* _Entries supplied_

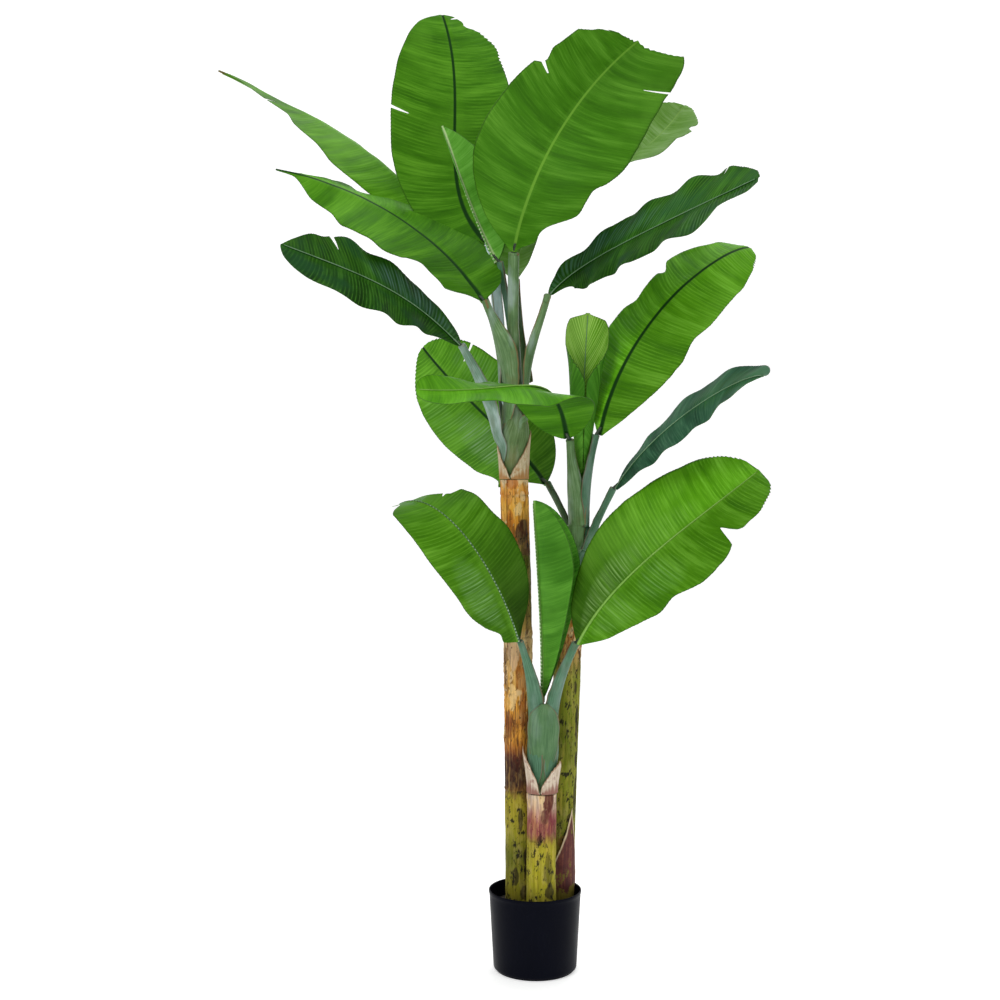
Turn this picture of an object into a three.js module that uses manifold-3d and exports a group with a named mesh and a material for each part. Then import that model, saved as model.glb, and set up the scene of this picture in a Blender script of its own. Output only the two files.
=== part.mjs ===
// Artificial banana plant: three leafy stems set in one plain nursery pot.
// Units are millimetres, +Z is up, the origin is the centre of the pot's flat underside,
// +X is to the right and +Y goes to the back. Each sub-part is one closed solid.
import * as THREE from 'three';
import { mergeVertices } from 'three/addons/utils/BufferGeometryUtils.js';
import Module from 'manifold-3d';

const wasm = await Module();
wasm.setup();

// ---------------------------------------------------------------- driving sizes
const POT_HEIGHT = 153;          // underside to rim
const POT_RIM_R = 89;            // outer radius at the rim
const POT_BASE_R = 79.5;         // outer radius just above the foot
const POT_FOOT_R = 76;           // radius of the flat foot disc
const POT_FOOT_H = 4;
const POT_WALL = 2;
const POT_FLOOR = 6;
const FILL_TOP = 123;            // the cast filling ends 30 mm below the rim
const POT_SIDES = 24;
const GAP = 0.35;                // clearance left between touching solids
const BLADE = 1.8;               // thickness of a leaf blade in these solids
const STALK_SIDES = 7;
const STALK_STEPS = 6;
const STEM_SIDES = 14;

// Stem centre lines, bottom to top: [x, y, z, radius]
const STEMS = {
  tall: [[-28, 10, FILL_TOP + 3.5, 29], [-29.5, 10, 260, 28], [-32.6, 10, 620, 27.5], [-37, 10, 830, 27.5], [-40.5, 10, 940, 26.5]],
  middle: [[44, 22, FILL_TOP + 3.5, 28.5], [48.5, 22, 190, 27.5], [53.5, 22, 320, 27], [64.7, 22, 620, 26.5], [77, 22, 764, 25]],
  short: [[10.5, -37, FILL_TOP + 3.5, 28.5], [10.5, -37, 200, 27.5], [12, -37, 345, 27.5]],
};
// Sheathed crowns above the bark: [x, y, z, radius]
const CROWNS = {
  tall: [[-40.5, 10, 940.5, 22], [-40.5, 10, 1030, 27], [-41, 10, 1090, 24], [-42, 10, 1150, 15], [-42, 12, 1176, 9]],
  middle: [[77.1, 22, 764.5, 21], [84, 22, 840, 23], [88.5, 23, 880, 20], [91, 25, 906, 13]],
  short: [[12, -37, 345.5, 23], [14, -38, 420, 29], [14.5, -39, 465, 27], [14.5, -41, 500, 18]],
};
// Dry bark flaps round the top of each stem: centre, radius, angle range (degrees, 0 = +X, 270 = front),
// bottom, then height of the top edge at start, tip and end, with the tip's place between them
const FLAPS = [
  { name: 'tall_bark_flap_left', c: [-40.5, 10], r: [27.2, 31.5], a: [96, 252], z0: 941, tops: [975, 1008, 948], tip: 0.62 },
  { name: 'tall_bark_flap_right', c: [-40.5, 10], r: [27.2, 32], a: [258, 444], z0: 941, tops: [948, 1034, 975], tip: 0.50 },
  { name: 'middle_bark_flap', c: [79, 22], r: [25.8, 27.5], a: [150, 262], z0: 766, tops: [772, 790, 768], tip: 0.55 },
  { name: 'short_bark_flap_left', c: [13, -37], r: [28.3, 33.5], a: [95, 258], z0: 347, tops: [372, 432, 353], tip: 0.55 },
  { name: 'short_bark_flap_right', c: [13, -37], r: [28.3, 33.5], a: [264, 440], z0: 347, tops: [353, 398, 372], tip: 0.42 },
  { name: 'middle_bark_wrap', c: [46.5, 22], r: [28.6, 31.5], a: [205, 380], z0: 128, tops: [170, 306, 150], tip: 0.66, flare: [28.9, 30.5] },
];

// Leaf stalks: Bezier from the crown to just below the blade, radius at each end
const STALKS = [
  { name: 'tall_stalk_1', path: [[-66, 34, 1118], [-72, 62, 1250], [-110, 92, 1340], [-183.5, 108, 1426]], r: [11, 6.5] },
  { name: 'tall_stalk_2', path: [[-46, 38, 1128], [-60, 48, 1230], [-78, 58, 1330], [-93, 66, 1405]], r: [11, 6.5] },
  { name: 'tall_stalk_3', path: [[-42, -6, 1150], [-42, -12, 1230], [-42, -26, 1300], [-41.1, -37.3, 1369]], r: [13, 8] },
  { name: 'tall_stalk_4', path: [[-22, 34, 1128], [-26, 48, 1200], [-36, 62, 1270], [-38.3, 69.3, 1335]], r: [10, 6.5] },
  { name: 'tall_stalk_5', path: [[-46, 13, 1178], [-52, 15, 1240], [-62, 18, 1300], [-72.3, 20, 1360]], r: [8, 6] },
  { name: 'tall_stalk_6', path: [[-62, -14, 1052], [-62, -22, 1160], [-84, -30, 1220], [-100.2, -39, 1276]], r: [15, 7] },
  { name: 'tall_stalk_7', path: [[-72, -8, 1030], [-78, -20, 1090], [-112, -44, 1142], [-143.6, -58.6, 1189]], r: [13, 7] },
  { name: 'tall_stalk_8', path: [[-14, -12, 1060], [-8, -16, 1160], [14, -16, 1210], [29.2, -10.8, 1290]], r: [15, 7] },
  { name: 'middle_stalk_1', path: [[78, 46, 800], [66, 52, 850], [44, 56, 890], [22.4, 60.7, 930.7]], r: [11, 6.5] },
  { name: 'middle_stalk_2', path: [[72, 2, 850], [64, -2, 930], [64, -8, 960], [61.2, -11.2, 1015]], r: [12, 6.5] },
  { name: 'middle_stalk_4', path: [[102, 6, 850], [104, 4, 920], [112, 4, 970], [123.3, 5, 1023.5]], r: [12, 6.5] },
  { name: 'middle_stalk_5', path: [[112, 12, 800], [116, 6, 840], [136, -8, 880], [153.2, -18.8, 919.5]], r: [12, 6.5] },
  { name: 'short_stalk_1', path: [[-8, -56, 456], [-10, -62, 520], [-18, -70, 580], [-33.2, -74.5, 634]], r: [15, 7] },
  { name: 'short_stalk_3', path: [[40, -54, 456], [40, -60, 520], [58, -70, 580], [79.2, -74.6, 629.5]], r: [15, 7] },
];

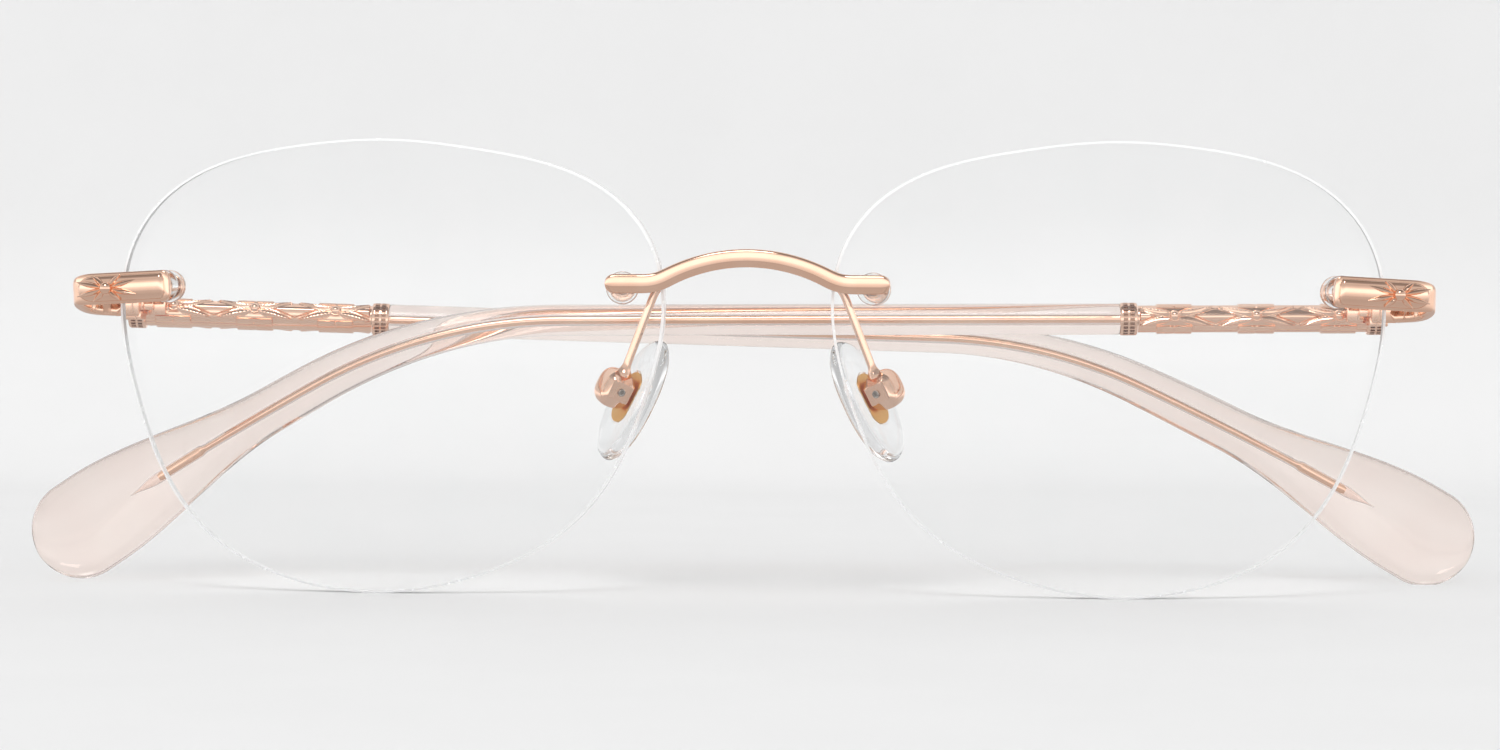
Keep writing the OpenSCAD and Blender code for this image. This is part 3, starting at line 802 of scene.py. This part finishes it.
def pad_box(side):
    """Polished lump with a flat four-sided facet at the screw end."""
    n, power, radii = 20, 2.7, np.array((2.0, 1.72, 2.02))
    grid = np.tan(np.linspace(-1, 1, n) * math.pi / 4)
    points, faces = [], []
    for a, b, c in ((0, 1, 2), (1, 2, 0), (2, 0, 1)):
        for sign in (1, -1):
            base = len(points)
            for u in grid:
                for v in grid:
                    p = np.zeros(3)
                    p[a], p[b], p[c] = u, v, sign
                    points.append(p / (np.abs(p) ** power).sum() ** (1 / power) * radii)
            faces += [(k, k + 1, k + n + 1, k + n)
                      for i in range(n - 1) for k in range(base + i * n, base + i * n + n - 1)]
    points = np.array(points)
    # The facet towards the viewer, the two flats above and below it, and the flat back near the pad
    points[:, 0] = np.maximum(points[:, 0], -1.5)
    for rise in (0.78, -0.78):
        flat = np.array((-0.62, 0.0, rise))
        points -= np.maximum(points @ flat - 1.66, 0)[:, None] * flat
    points[:, 1] = np.minimum(points[:, 1], 1.2)
    shell = ([tuple(p) for p in points], faces)
    matrix = pad_frame(side) @ move(*PAD_SCREW) @ move(0.1, -0.02, 0)
    piece(f"pad_box_{side}_shell", [shell], ROSE, "front", [f"pad_box_{side}"], matrix, 26)


def pad_screw(side):
    """Turned steel pin with a dimpled end."""
    profile = [(0.02, -1.42), (0.12, -1.42), (0.2, -1.56), (0.34, -1.6),
               (0.4, -1.54), (0.4, 2.25), (0.34, 2.35), (0.02, 2.35)]
    matrix = pad_frame(side) @ move(*PAD_SCREW)
    piece(f"pad_screw_{side}_pin", [lathe(profile, 40, "X")], STEEL, "front",
          [f"pad_screw_{side}"], matrix)


def pad_insert(side):
    """Thin plate in the back of the pad with a tongue that enters the pad box."""
    q = full_turn(72)
    straight = np.where(np.sin(q) > 0, INSERT_R, -INSERT_R)
    outline = np.stack([INSERT_R * np.cos(q), INSERT_R * np.sin(q) + straight], 1)
    back = -PAD_T / 2
    rings = [upright(outline * grow, back + y)
             for y, grow in ((-0.03, 0.95), (-0.01, 0.99), (0.3, 0.99), (0.34, 0.96))]
    tongue = soft_box((-0.42, -3.15, -0.7), (0.42, back + 0.1, 1.3), 0.12)
    piece(f"pad_insert_{side}_plate", [skin(rings), tongue], INSERT, f"pad_{side}",
          [f"pad_insert_{side}"], pad_frame(side), 30)


def pad_outline(count):
    """Rounded teardrop, a little narrower at the top."""
    x, z = superellipse(count, 2.25)
    return np.stack([PAD_W / 2 * x * (1 - 0.05 * z), PAD_LEN / 2 * z], 1)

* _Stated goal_
Please reproduce exactly the lines from the first one of the records above through the line containing "const STEM_SIDES = 14;", both included, and nothing else.

* _Task solution_
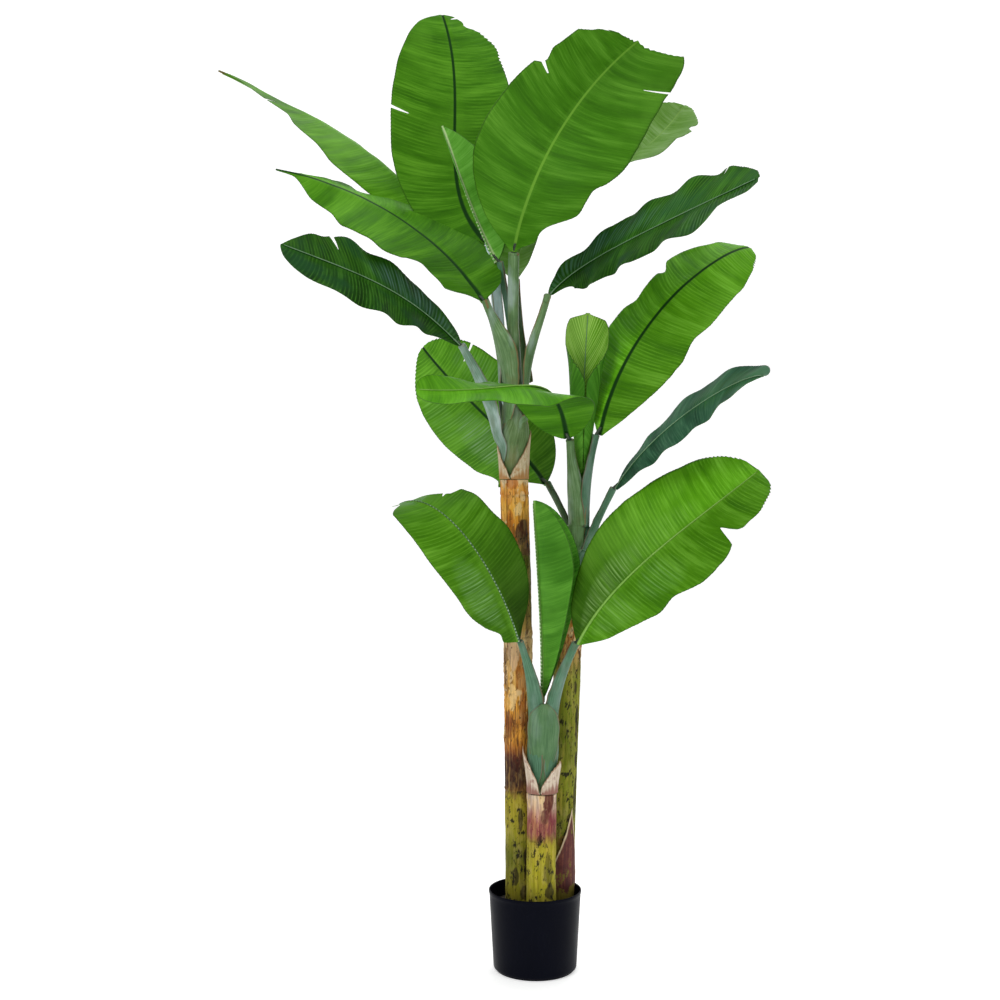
Turn this picture of an object into a three.js module that uses manifold-3d and exports a group with a named mesh and a material for each part. Then import that model, saved as model.glb, and set up the scene of this picture in a Blender script of its own. Output only the two files.
=== part.mjs ===
// Artificial banana plant: three leafy stems set in one plain nursery pot.
// Units are millimetres, +Z is up, the origin is the centre of the pot's flat underside,
// +X is to the right and +Y goes to the back. Each sub-part is one closed solid.
import * as THREE from 'three';
import { mergeVertices } from 'three/addons/utils/BufferGeometryUtils.js';
import Module from 'manifold-3d';

const wasm = await Module();
wasm.setup();

// ---------------------------------------------------------------- driving sizes
const POT_HEIGHT = 153;          // underside to rim
const POT_RIM_R = 89;            // outer radius at the rim
const POT_BASE_R = 79.5;         // outer radius just above the foot
const POT_FOOT_R = 76;           // radius of the flat foot disc
const POT_FOOT_H = 4;
const POT_WALL = 2;
const POT_FLOOR = 6;
const FILL_TOP = 123;            // the cast filling ends 30 mm below the rim
const POT_SIDES = 24;
const GAP = 0.35;                // clearance left between touching solids
const BLADE = 1.8;               // thickness of a leaf blade in these solids
const STALK_SIDES = 7;
const STALK_STEPS = 6;
const STEM_SIDES = 14;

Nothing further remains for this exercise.